Avec cela, regardons notre Évangile de plus près. Quand saint Marc fait dire aux auditeurs de Jésus : « N'est-il pas (…) le fils de Marie, et le frère de Jacques, de José, de Jude et de Simon ? », c'est très intéressant.
Il y a l'absence de Joseph – pour cela lisez les notes de vos Bibles ! C'est pour les croyants destinataires de l'Évangile de Marc comme un silence dans une partition très sonore et contrastée ; un silence qui donne à penser … surtout si vous allez voir les passages parallèles chez Matthieu et Luc.
Il y a la mention de Marie, sa mère : c'est la seule mention du nom de Marie dans l'Évangile de Marc.
Il y a enfin le poids des autres noms : Jacques, José, Jude et Simon. Le poids biblique de ces noms : Jacob – Joseph – Juda et Simon ; donc Jacob et ses enfants. Cela enracine la famille de Jésus dans la foi d'Israël … et cela fait tilt pour les habitués du livre de la Genèse.

Il nous faut donc prendre au sérieux ce qu'écrivait saint Paul aux Philippiens : le Christ est devenu semblable aux hommes et a été reconnu à son aspect comme un homme.
Et nous rappeler cet abîme qui existe entre Celui par qui tout a été fait – comme nous le fait dire le Credo de Nicée-Constantinople – et cet homme devenu semblable aux hommes et reconnu à son aspect comme un homme. Eh bien, cet abîme est assumé par le Christ et c'est un prodige.
Dès lors, nous comprenons mieux le lien qui existe entre ce que nous méditons et ce passage de saint Matthieu : ce que vous avez fait au plus petit de mes frères, c'est à moi que vous l'avez fait. Appelons cela une Incarnation de surcroît.

Frères et sœurs, à cette lumière, reprenons, goûtons, méditons longuement le Prologue de l'Évangile selon Saint Jean :
Le Verbe auprès de Dieu. Le Verbe qui est Dieu. En Lui est la vie.
Par lui tout est venu à l'existence et rien de ce qui s'est fait ne s'est fait sans lui.
le Verbe s'est fait chair, il a habité parmi nous. Il est venu chez Lui.
Et allons jusqu'au bout de cette logique, qui est un prodigieux retournement :
le Verbe de Dieu fait homme nous donne de devenir enfants de Dieu, de devenir nous-mêmes fils et filles de Dieu ; dès lors, nous sommes nés de Dieu.

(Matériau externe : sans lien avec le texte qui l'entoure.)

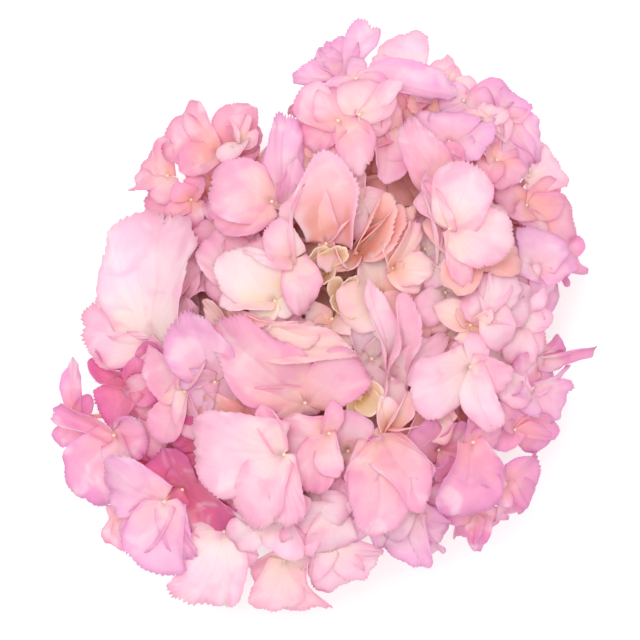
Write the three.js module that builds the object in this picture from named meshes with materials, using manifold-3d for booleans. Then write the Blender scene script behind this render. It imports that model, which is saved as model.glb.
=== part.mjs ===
// Mophead hydrangea, one cut flower head lying face up on its lowest sepals.
// Millimetres, +Z up. The origin is under the middle of the head, on the surface that it lies on.
import * as THREE from 'three';
import { mergeVertices } from 'three/addons/utils/BufferGeometryUtils.js';
import Module from 'manifold-3d';

const wasm = await Module();
wasm.setup();

// Sizes of the head
const SEPAL_THICKNESS = 0.74;      // showy sepal, thicker than life so that it stays solid
const CLEARANCE = 0.34;            // free space between two sprays, and round the stem
const STALK_RADIUS = 0.95;         // pedicel of one floret
const STALK_SIDES = 3;
const STALK_SINK = 0.02;           // how far its foot runs past the fork, as a share of its length
const EYE_RADIUS = 1.7;            // middle of a floret, which its four sepals open from
const EYE_SHARE = 0.14;            // and at most this share of its shortest sepal
const CLAW = 0.3;                  // width of a sepal where it leaves the eye, as a share of its widest
const WIDEST = 0.56;               // where along its length a sepal is widest
const BOW = 0.09;                  // arch of a sepal, as a share of its length
const CUP = 0.1;                   // rise of its edges, as a share of its width
const RAY_RADIUS = 1.9;            // branch that carries one spray
const RAY_SIDES = 6;
const RAY_ROOT = 4.4;              // distance of its root from the stem's axis, inside the stem's bark
const RAY_ROOT_DROP = 4;           // and how far below the top of the stem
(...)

Enfin méditons ces lignes du Père Serge de Beaurecueil, dominicain, qui a vécu tant d'années à Kaboul – et qui sait ce qu'il en est de la vie cachée – :
Verbe de Dieu, on vous voit dans nos rues, tel l'un de nous, et rien de plus. Vous travaillez, vous fécondez notre terre. Nos gestes sont devenus les vôtres : manger, dormir, peiner et sourire. Nos gestes d'hommes, même les plus banals, sont devenus divins. Il nous suffit de les faire pour faire ceux du Verbe. Et le Père retrouve dans les gestes des hommes ceux de son Verbe incarné.